Monday, March 19, 2007

Sabayon

Sabayon linux is an interesting distro. It is based on Gentoo, which is a favorite of many, but seeks to eliminate some of the compilation hassle of Gentoo by providing a live CD and an installer that installs precompiled packages.

A desktop Gentoo install would be up and running in a day or so, whereas you can get Sabayon installed and running as quickly as any other distro - the install time is a function of the number of packages you install.

So how does it work in real life? Well, installation is indeed a breeze - using the mini-CD option you are up and running in no time.

The mini-CD has a subset of the full Sabayon install DVD, which comes in at 3.3 gigs. The Sabayon team say that they have eliminated all the "useless" things to make the mini version. These useless things are presumably included on the DVD.

So once you have installed, you will want to add a few of your own packages. And this is where things get interesting. Firstly Sabayon has a release schedule, and an existing Sabayon installation can be upgraded to the new release, though only those packages that are part of the distro. I would imagine this would often cause non-Sabayon packages to break.

However, if you are a happy to manage this, then install some extras. But this is where things get tangled. For example, it is recommended that an

emerge --sync
layman -S
emerge --newuse --update --deep world

is performed to get everything up to date. This is pretty important as anything you want to install over and above standard Sabayon, is likely have library version dependencies that are not met by the install disk libraries.

So what happens here in effect is that everything in standard install is almost immediately replaced by updated and recompiled versions. And something is bound to want to look at the kernel in /usr/src/linux, so you had better put one there. And build it. And then install it (thankfully Sabayon does provide the .config file for the default kernel in /proc/config.gz). But the whole point of Sabayon is to not have to do this... I had around 6 gigs of downloads once I had updated everything.

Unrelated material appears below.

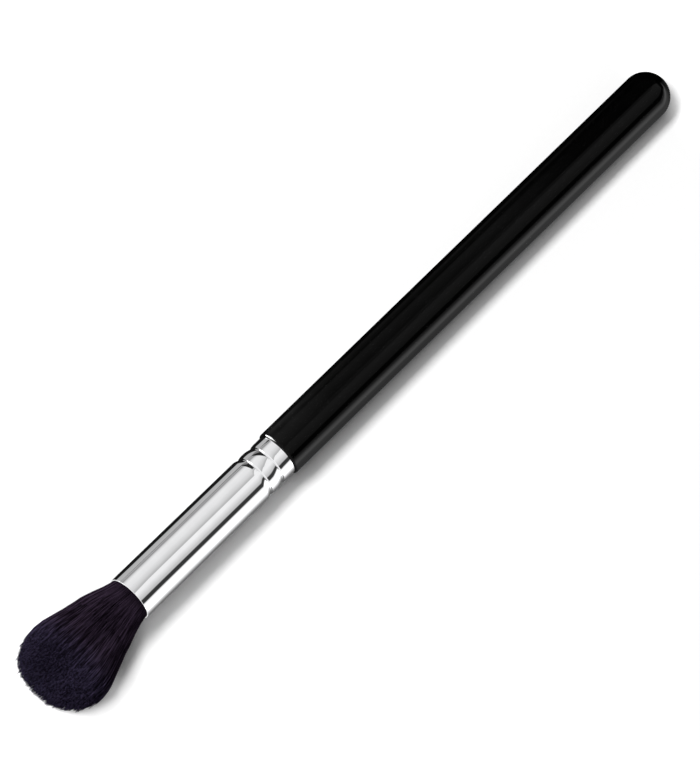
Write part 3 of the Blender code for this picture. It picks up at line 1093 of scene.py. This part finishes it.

But then there is something else Sabayonic that comes into play. Sabayon states that it is cutting edge - and it is - it comes with late release nvidia and ati drivers, and aiglx, xgl and beryl are there out of the box. But in order to be cutting edge, masked packages need to be accepted.

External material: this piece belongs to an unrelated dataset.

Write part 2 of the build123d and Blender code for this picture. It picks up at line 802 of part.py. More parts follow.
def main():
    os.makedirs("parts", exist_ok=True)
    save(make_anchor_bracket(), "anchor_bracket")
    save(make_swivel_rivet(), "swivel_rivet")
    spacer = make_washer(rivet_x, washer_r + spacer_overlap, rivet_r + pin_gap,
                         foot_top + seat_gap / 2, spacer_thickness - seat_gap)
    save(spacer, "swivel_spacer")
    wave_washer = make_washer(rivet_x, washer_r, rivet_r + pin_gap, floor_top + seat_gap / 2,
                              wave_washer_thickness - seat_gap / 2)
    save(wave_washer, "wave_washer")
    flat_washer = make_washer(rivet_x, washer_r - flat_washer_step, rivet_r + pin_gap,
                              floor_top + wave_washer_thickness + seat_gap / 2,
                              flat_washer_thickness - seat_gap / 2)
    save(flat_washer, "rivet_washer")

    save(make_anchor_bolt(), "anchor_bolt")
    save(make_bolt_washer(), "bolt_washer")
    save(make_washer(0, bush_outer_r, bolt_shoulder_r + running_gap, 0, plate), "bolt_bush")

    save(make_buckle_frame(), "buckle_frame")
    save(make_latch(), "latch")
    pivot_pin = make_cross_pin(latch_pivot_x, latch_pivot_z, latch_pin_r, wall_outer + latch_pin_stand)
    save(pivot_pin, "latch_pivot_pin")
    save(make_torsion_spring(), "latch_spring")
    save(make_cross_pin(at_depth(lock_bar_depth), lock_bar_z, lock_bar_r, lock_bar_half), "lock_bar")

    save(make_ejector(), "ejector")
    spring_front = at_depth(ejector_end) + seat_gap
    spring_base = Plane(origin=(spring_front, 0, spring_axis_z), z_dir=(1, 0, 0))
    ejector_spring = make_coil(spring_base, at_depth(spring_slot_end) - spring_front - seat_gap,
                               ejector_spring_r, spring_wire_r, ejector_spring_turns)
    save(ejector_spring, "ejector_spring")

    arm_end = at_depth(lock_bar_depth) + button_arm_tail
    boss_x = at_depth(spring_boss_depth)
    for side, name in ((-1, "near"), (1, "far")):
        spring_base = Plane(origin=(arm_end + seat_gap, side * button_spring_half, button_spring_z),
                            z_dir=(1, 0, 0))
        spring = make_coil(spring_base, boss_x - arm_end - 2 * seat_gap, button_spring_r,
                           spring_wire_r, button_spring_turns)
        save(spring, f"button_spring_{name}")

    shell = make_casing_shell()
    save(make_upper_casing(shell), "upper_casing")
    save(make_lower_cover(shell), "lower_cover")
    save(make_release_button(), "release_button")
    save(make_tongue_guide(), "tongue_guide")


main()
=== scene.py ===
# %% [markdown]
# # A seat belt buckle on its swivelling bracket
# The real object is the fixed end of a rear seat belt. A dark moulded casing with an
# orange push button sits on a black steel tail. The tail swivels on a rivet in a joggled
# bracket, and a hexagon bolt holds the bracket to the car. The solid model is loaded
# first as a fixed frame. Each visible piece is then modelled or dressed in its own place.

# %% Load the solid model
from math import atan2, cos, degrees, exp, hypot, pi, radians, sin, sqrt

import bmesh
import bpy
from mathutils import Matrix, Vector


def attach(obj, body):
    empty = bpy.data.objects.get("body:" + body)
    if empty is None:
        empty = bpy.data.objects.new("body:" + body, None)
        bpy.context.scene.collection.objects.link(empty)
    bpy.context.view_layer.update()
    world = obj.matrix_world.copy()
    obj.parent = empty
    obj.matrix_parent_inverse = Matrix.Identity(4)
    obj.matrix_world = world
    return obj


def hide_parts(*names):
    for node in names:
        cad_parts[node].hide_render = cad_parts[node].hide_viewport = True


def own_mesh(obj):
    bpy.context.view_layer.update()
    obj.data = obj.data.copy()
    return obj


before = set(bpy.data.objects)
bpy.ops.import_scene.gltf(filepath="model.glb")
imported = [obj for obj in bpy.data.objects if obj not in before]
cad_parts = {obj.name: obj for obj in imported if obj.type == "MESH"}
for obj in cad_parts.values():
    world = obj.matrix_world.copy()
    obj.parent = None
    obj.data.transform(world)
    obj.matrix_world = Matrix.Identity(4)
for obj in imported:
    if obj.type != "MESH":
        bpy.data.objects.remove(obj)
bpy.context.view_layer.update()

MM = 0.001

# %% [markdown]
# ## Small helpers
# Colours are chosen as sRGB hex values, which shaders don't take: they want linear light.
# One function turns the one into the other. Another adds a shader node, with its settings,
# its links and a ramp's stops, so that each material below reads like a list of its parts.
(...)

Masked packages are flagged with ~amd64 or ~x86 depending on your architecture. These are packages that have not been fully tested and so it is up to you if you want to risk installing them.

A sabayon default installation has "ACCEPT_KEYWORDS=~amd64" in make.conf, which means that it will emerge anything in testing. This is how it achieves cutting edge-ness. But obviously not everything in testing will work - thats the whole point of testing it. So the emerge will fail on various packages, which will cause you to try and find a path through the dependencies that will allow everything to work - by managing what goes into /etc/portage/package.mask. This is pretty difficult.

And it seems to me that it is impossible to go back to not bring in untested packages. Well, not impossible, but hard. The keyword can be switched off, but then everything needs recompilation. But some of the libraries cannot be downgraded - you are warned that downgrading will break the system - like glibc.

So anything that relies on a library that is currently in testing cannot be downgraded must by definition be an "in-testing" package. So trying to unravel the dependency web is intractable.

Having gentoo on the desktop is pretty cool, and Sabayon does a good job of getting you there - but the nature of gentoo is that you are compiled to your architecture, so having precompiled binaries doesn't give you any of the benefits that gentoo is about - except emerge's excellent dependency management. But that demands that you recompile everything, which then makes Sabayon redundant.

Perhaps the better approach would be to install vanilla gentoo, then use layman to bring in the sabayon overlay, and use the Sabayon part of the portage tree to bring beryl and all the extra goodies that make Sabayon worthwhile.